━━━ Supplied information ━━━

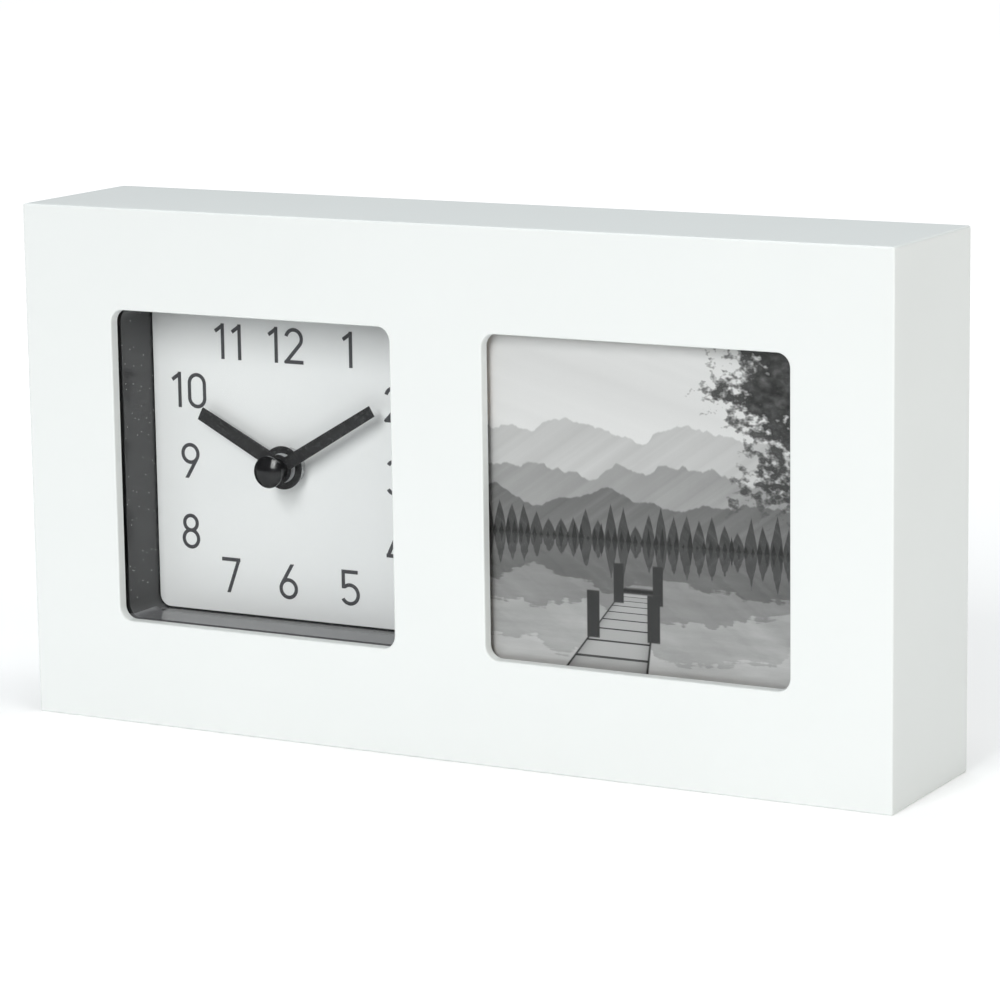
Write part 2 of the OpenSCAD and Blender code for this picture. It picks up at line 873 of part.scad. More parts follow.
module fifth_wheel() {
    color("ivory") at_clock() place(fifth_at) {
        pivoted_arbor();
        wheel_layer(6) leading_gear(fifth_module, fifth_teeth, rotor_bearing);
        wheel_layer(5) meshing_gear(seconds_module, fifth_pinion, fifth_bearing);
    }
}

module seconds_wheel() {
    color("ivory") at_clock() {
        rod(minute_hand_at - hand_t, bridge_back - pivot_end, arbor_r);
        wheel_layer(5) lightened(seconds_module * seconds_teeth / 2, 5)
            leading_gear(seconds_module, seconds_teeth, fifth_bearing);
        wheel_layer(4) leading_gear(third_module, seconds_pinion, third_bearing);
    }
}

module third_wheel() {
    color("ivory") at_clock() place(third_at) {
        pivoted_arbor();
        wheel_layer(4) lightened(third_module * third_teeth / 2, 5)
            meshing_gear(third_module, third_teeth, third_bearing);
        wheel_layer(3) meshing_gear(centre_module, third_pinion, third_bearing);
    }
}

module centre_wheel() {
    color("goldenrod") at_clock() difference() {
        wheel_layer(3) lightened(centre_module * centre_teeth / 2, 6)
            leading_gear(centre_module, centre_teeth, third_bearing);
        rod(layer(3) - 1, layer(3) + wheel_t + 1, minute_pipe_r + pivot_gap);
    }
}

// The motion work: minute pipe, minute wheel with its knob, and hour wheel
collet_show = 0.4;
pipe_show = 1.2;
shoulder = 0.9;
pipe_front = minute_hand_at - hand_t - pipe_show;
hour_front = hour_hand_at - hand_t - collet_show;
washer_t = 0.4;

module minute_arbor() {
    clutch = layer(3) + wheel_t;
    color("goldenrod") at_clock() difference() {
        union() {
            rod(pipe_front, clutch + washer_t, minute_pipe_r);
            wheel_layer(2) leading_gear(minute_module, cannon_pinion, minute_bearing);
            rod(layer(2) + wheel_t, layer(3), minute_pipe_r + shoulder);
        }
        rod(0, clutch + washer_t + 1, arbor_r + run_gap);
    }
}

module clutch_washer() {
    clutch = layer(3) + wheel_t;
    color("silver") at_clock() difference() {
        rod(clutch, clutch + washer_t, minute_pipe_r + shoulder);
        rod(clutch - 1, clutch + washer_t + 1, minute_pipe_r);
    }
}

stem_front = bridge_back + shake;
knob_gap = 0.4;
module minute_wheel() {
    color("ivory") at_clock() place(minute_at) {
        rod(room_front - pivot_l, lid_front, arbor_r);
        wheel_layer(2) meshing_gear(minute_module, minute_teeth, minute_bearing);
        wheel_layer(1) leading_gear(hour_module, hour_pinion, minute_bearing + 180);
    }
}

module set_knob() {
    knob_front = movement_rear + knob_gap;
    notch_r = 0.7;
    slot_t = 0.6;
    color("#3a3b3f") at_clock() place(minute_at) difference() {
        union() {
            rod(stem_front, knob_front, stem_r);
            rod(knob_front, knob_front + knob_t, knob_r);
        }
        rod(stem_front - 1, lid_front, arbor_r);
        for (i = [0 : knob_notches - 1])
            place(polar(knob_r + notch_r / 2, i * 360 / knob_notches))
                rod(knob_front - 1, knob_front + knob_t + 1, notch_r);
        slab(knob_front + knob_t - slot_t, knob_front + knob_t + 1)
            square([knob_r * 1.1, knob_r * 0.2], center = true);
    }
}

module hour_wheel() {
    color("ivory") at_clock() difference() {
        union() {
            wheel_layer(1) meshing_gear(hour_module, hour_teeth, minute_bearing + 180);
            rod(hour_front, layer(1), hour_pipe_r);
        }
        rod(0, layer(1) + wheel_t + 1, minute_pipe_r + run_gap);
    }
}

// The hands, flat batons with square tips on round bosses
module hand(back, length, root_w, tip_w, boss_r, hole_r, angle) {
    difference() {
        union() {
            rod(back - hand_t, back, boss_r);
            slab(back - hand_t, back) rotate(-angle) polygon([
                [-root_w / 2, 0], [-tip_w / 2, length],
                [tip_w / 2, length], [root_w / 2, 0]
            ]);
        }
        rod(back - hand_t - 1, back + 1, hole_r);
    }
}

hour_collet_r = hour_pipe_r + collet_wall;
minute_collet_r = minute_pipe_r + collet_wall;

module hour_hand() {
    color("#1b1b1c") at_clock()
        hand(hour_hand_at, hour_l, hour_root_w, hour_tip_w,
            hour_boss_r, hour_collet_r, hour_angle);
}

module hour_collet() {
    color("ivory") at_clock() difference() {
        rod(hour_front, hour_hand_at + collet_show, hour_collet_r);
        rod(hour_front - 1, hour_hand_at + 1, hour_pipe_r);
    }
}

module minute_hand() {
    color("#1b1b1c") at_clock()
        hand(minute_hand_at, minute_l, minute_root_w, minute_tip_w,
            minute_boss_r, minute_collet_r, minute_angle);
}

collet_flange_t = 0.3;
cap_back = minute_hand_at - hand_t - collet_flange_t;
module minute_collet() {
    color("#1b1b1c") at_clock() difference() {
        union() {
            rod(minute_hand_at - hand_t, minute_hand_at + collet_show, minute_collet_r);
            rod(cap_back, minute_hand_at - hand_t, neck_r);
        }
        rod(cap_back - 1, minute_hand_at + 1, minute_pipe_r);
    }
}

module hub_cap() {
    dome_r = (cap_r * cap_r + cap_dome * cap_dome) / (2 * cap_dome);
    rim_back = cap_back - neck_l;
    dome_at = rim_back - cap_rim;
    color("#0c0c0d") at_clock() difference() {
        union() {
            rod(rim_back, cap_back, neck_r);
            rod(dome_at, rim_back, cap_r);
            intersection() {
                translate([0, dome_at - cap_dome + dome_r - box_d / 2, 0]) sphere(dome_r);
                rod(dome_at - cap_dome - 1, dome_at, cap_r);
            }
        }
        rod(pipe_front - hole_gap, cap_back + 1, minute_pipe_r);
    }
}

// The picture side: pane, pocket, picture, backing board and turn buttons
module photo_pane() {
    color([0.85, 0.9, 0.92, 0.4]) at_photo() slab(panel_t, pane_back)
        square([print_w, print_h], center = true);
}

module photo_pocket() {
    color("burlywood") at_photo() difference() {
        slab(panel_t, pocket_back) rounded(2 * pocket_side, 2 * pocket_top, window_corner);
        slab(panel_t - 1, pocket_back + 1) square([pocket_w, pocket_h], center = true);
        four(pocket_screw_x, pocket_screw_y) rod(panel_t - 1, pocket_back + 1, screw_r + hole_gap);
        for (s = [-1, 1]) place([s * turn_x, 0])
            rod(panel_t - 1, pocket_back + 1, screw_r + hole_gap);
    }
}

module pocket_screws() {
    color("silver") at_photo() four(pocket_screw_x, pocket_screw_y)
        pan_screw(pocket_back, panel_t - bite + pivot_end);
}

module photo_print() {
    color("gray") at_photo() slab(pane_back, print_back)
        square([print_w, print_h], center = true);
}

board_corner = 1;
module backing_board() {
    color("tan") at_photo() slab(print_back, board_back)
        rounded(print_w, print_h, board_corner);
}

module turn_button(side) {
    color("goldenrod") at_photo() place([side * turn_x, 0]) difference() {
        slab(pocket_back, pocket_back + button_thin)
            rounded(button_wide, button_long, button_wide / 2 - 0.01);
        rod(pocket_back - 1, pocket_back + button_thin + 1, screw_r + run_gap);
    }
}

tip_gap = 0.5;
module turn_button_left() turn_button(-1);
module turn_button_right() turn_button(1);

module turn_button_screws() {
    color("silver") at_photo() for (s = [-1, 1]) place([s * turn_x, 0]) {
        pan_screw(pocket_back + button_thin + play, panel_t + tip_gap);
    }
}

front_panel();
top_rail();
bottom_rail();
left_rail();
right_rail();
clock_pane();
clock_tray();
tray_screws();
dial_plate();
dial_numerals();
mounting_nut();
threaded_bushing();
movement_case();
movement_back();
gear_bridge();
battery_cell();
battery_sleeve();
positive_contact();
negative_contact();
circuit_board();
clock_chip();
quartz_crystal();
stator_plate();
coil_core();
coil_bobbin();
coil_winding();
rotor();
fifth_wheel();
seconds_wheel();
third_wheel();
centre_wheel();
minute_arbor();
clutch_washer();
minute_wheel();
set_knob();
hour_wheel();
hour_hand();
hour_collet();
minute_hand();
minute_collet();
hub_cap();
photo_pane();
photo_pocket();
pocket_screws();
photo_print();
backing_board();
turn_button_left();
turn_button_right();
turn_button_screws();
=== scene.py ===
"""Finishes a shelf clock with a picture window: white box, black recess, hands and back."""

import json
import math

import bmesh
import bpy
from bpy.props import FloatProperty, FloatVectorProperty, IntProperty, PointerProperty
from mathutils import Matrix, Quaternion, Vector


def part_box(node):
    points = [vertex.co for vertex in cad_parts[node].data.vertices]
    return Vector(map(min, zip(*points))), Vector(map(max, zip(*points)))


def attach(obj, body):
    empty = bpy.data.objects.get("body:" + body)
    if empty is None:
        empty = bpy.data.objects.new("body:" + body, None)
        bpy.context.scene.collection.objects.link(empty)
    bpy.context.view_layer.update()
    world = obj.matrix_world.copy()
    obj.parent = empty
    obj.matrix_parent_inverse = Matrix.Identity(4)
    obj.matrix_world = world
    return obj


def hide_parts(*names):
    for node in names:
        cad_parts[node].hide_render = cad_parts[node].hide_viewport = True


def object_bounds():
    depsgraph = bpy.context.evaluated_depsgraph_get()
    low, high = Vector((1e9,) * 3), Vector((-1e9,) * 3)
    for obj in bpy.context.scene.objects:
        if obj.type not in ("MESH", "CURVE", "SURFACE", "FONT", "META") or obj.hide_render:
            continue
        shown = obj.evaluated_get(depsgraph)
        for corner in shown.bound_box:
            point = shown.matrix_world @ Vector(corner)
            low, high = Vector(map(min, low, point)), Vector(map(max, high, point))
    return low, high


bl_info = {
    "name": "Picture Frame Clock",
    "version": (1, 0, 0),
    "blender": (4, 5, 0),
    "location": "3D View > Sidebar > Clock",
    "description": "Models and finishes a white box clock with a picture window",
    "category": "Object",
}

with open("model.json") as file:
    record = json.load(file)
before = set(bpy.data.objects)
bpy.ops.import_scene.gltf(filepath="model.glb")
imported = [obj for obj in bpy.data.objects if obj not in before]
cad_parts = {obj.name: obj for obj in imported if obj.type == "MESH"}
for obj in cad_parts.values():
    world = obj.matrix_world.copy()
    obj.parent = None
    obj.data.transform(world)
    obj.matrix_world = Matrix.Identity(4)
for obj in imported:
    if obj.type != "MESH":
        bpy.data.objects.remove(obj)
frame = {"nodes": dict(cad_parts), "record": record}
cad_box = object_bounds()

MM = 0.001
TINY = 1e-6

# An edge is sharp above the first angle, and counts as a crease to soften above the second
SHARP_ANGLE = math.radians(40)
CREASE_ANGLE = math.radians(30)


def middle(node):
    """The centre of a CAD node's box."""
    low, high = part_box(node)
    return (low + high) / 2


def breadth(node):
    """Width and height of a CAD node's box, seen from the front."""
    low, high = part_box(node)
    return high.x - low.x, high.z - low.z


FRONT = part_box("front_panel")[0].y
PANEL_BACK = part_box("front_panel")[1].y
AXIS = middle("hub_cap")
PICTURE = middle("photo_pane")
PANE_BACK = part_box("clock_pane")[1].y
DIAL_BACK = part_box("dial_plate")[1].y


# Settings that a user would change

class ClockSizes(bpy.types.PropertyGroup):
    """Sizes of the finish, over the fixed frame."""

    edge_round: FloatProperty(
        name="Edge rounding", description="Rounding of the painted box's outer edges",
        default=0.5 * MM, min=0.1 * MM, max=1.5 * MM, unit="LENGTH")
    window_round: FloatProperty(
        name="Window rounding", description="Rounding of the front edge of both windows",
        default=0.4 * MM, min=0.1 * MM, max=1 * MM, unit="LENGTH")
    window_corner: FloatProperty(
        name="Window corner", description="Corner radius of both windows",
        default=3 * MM, min=1 * MM, max=6 * MM, unit="LENGTH")
    corner_steps: IntProperty(
        name="Corner steps", description="Facets in each rounded corner",
        default=10, min=4, max=24)
    spin_steps: IntProperty(
        name="Turning steps", description="Facets round each turned piece",
        default=64, min=24, max=128)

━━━

Directive
Transcribe each line of the data above, unaltered, from the one where "front_panel();" appears to the one where "for corner in" appears, inclusive of both.

Response to the task
front_panel();
top_rail();
bottom_rail();
left_rail();
right_rail();
clock_pane();
clock_tray();
tray_screws();
dial_plate();
dial_numerals();
mounting_nut();
threaded_bushing();
movement_case();
movement_back();
gear_bridge();
battery_cell();
battery_sleeve();
positive_contact();
negative_contact();
circuit_board();
clock_chip();
quartz_crystal();
stator_plate();
coil_core();
coil_bobbin();
coil_winding();
rotor();
fifth_wheel();
seconds_wheel();
third_wheel();
centre_wheel();
minute_arbor();
clutch_washer();
minute_wheel();
set_knob();
hour_wheel();
hour_hand();
hour_collet();
minute_hand();
minute_collet();
hub_cap();
photo_pane();
photo_pocket();
pocket_screws();
photo_print();
backing_board();
turn_button_left();
turn_button_right();
turn_button_screws();
=== scene.py ===
"""Finishes a shelf clock with a picture window: white box, black recess, hands and back."""

import json
import math

import bmesh
import bpy
from bpy.props import FloatProperty, FloatVectorProperty, IntProperty, PointerProperty
from mathutils import Matrix, Quaternion, Vector


def part_box(node):
    points = [vertex.co for vertex in cad_parts[node].data.vertices]
    return Vector(map(min, zip(*points))), Vector(map(max, zip(*points)))


def attach(obj, body):
    empty = bpy.data.objects.get("body:" + body)
    if empty is None:
        empty = bpy.data.objects.new("body:" + body, None)
        bpy.context.scene.collection.objects.link(empty)
    bpy.context.view_layer.update()
    world = obj.matrix_world.copy()
    obj.parent = empty
    obj.matrix_parent_inverse = Matrix.Identity(4)
    obj.matrix_world = world
    return obj


def hide_parts(*names):
    for node in names:
        cad_parts[node].hide_render = cad_parts[node].hide_viewport = True


def object_bounds():
    depsgraph = bpy.context.evaluated_depsgraph_get()
    low, high = Vector((1e9,) * 3), Vector((-1e9,) * 3)
    for obj in bpy.context.scene.objects:
        if obj.type not in ("MESH", "CURVE", "SURFACE", "FONT", "META") or obj.hide_render:
            continue
        shown = obj.evaluated_get(depsgraph)
        for corner in shown.bound_box:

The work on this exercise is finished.